Thursday, February 12, 2009

How to Use LinkedIn Company Profiles For Job Hunt, Networking

C.G. Lynch of CIO magazine was researching an article on using Linkedin Company Profiles in job search. I've highlighted my comments in bold:

As the recession turns workers of all industries into job seekers, many users of LinkedIn, the social network for professionals, have begun examining the service's free company profiles to see who recently joined (or left) organizations, prepare for interviews and learn about what skills particular employers value in prospective candidates.

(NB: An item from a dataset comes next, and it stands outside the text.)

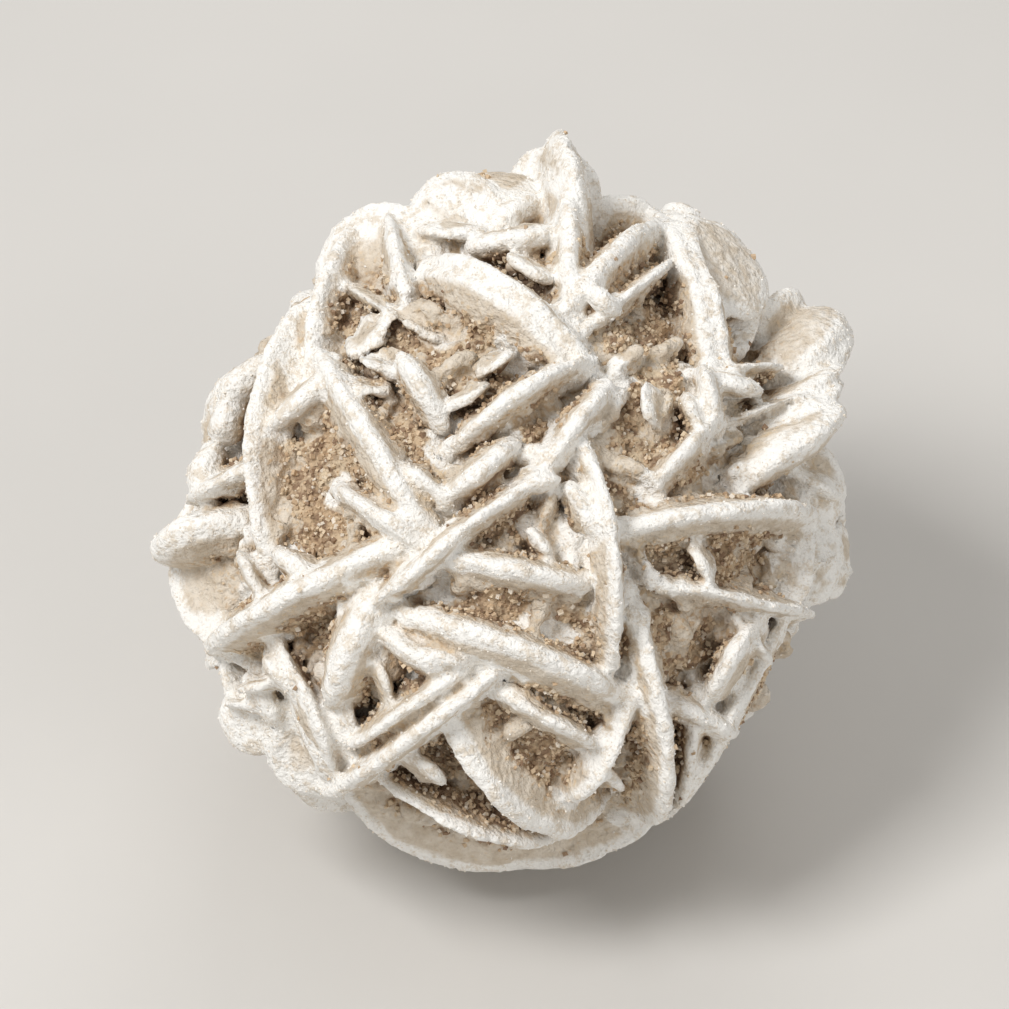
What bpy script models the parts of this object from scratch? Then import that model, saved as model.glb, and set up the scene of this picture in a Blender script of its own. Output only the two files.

Since LinkedIn Company Profiles launched nearly a year ago, more than 160,000 companies have established a profile page. If you're job hunting in today's struggling economy, LinkedIn company profiles can help you learn about companies on your short list in greater depth, according to career experts who have analyzed the service. Another bonus: a careful examination of LinkedIn contacts who have recently joined (or worked at) a company can help you determine if the organization would be a good fit, as you compare your own qualifications against the candidates hired.

After using the service and talking with experts, we've constructed a quick primer on LinkedIn company profiles and how you can start utilizing this resource right away for job hunting or networking.

How to Access LinkedIn Company Profiles

1. Log into your LinkedIn account.

2. Click on the "Companies" tab, located on the top (center) of your LinkedIn homepage, just to the right of the popular "Answers" tab.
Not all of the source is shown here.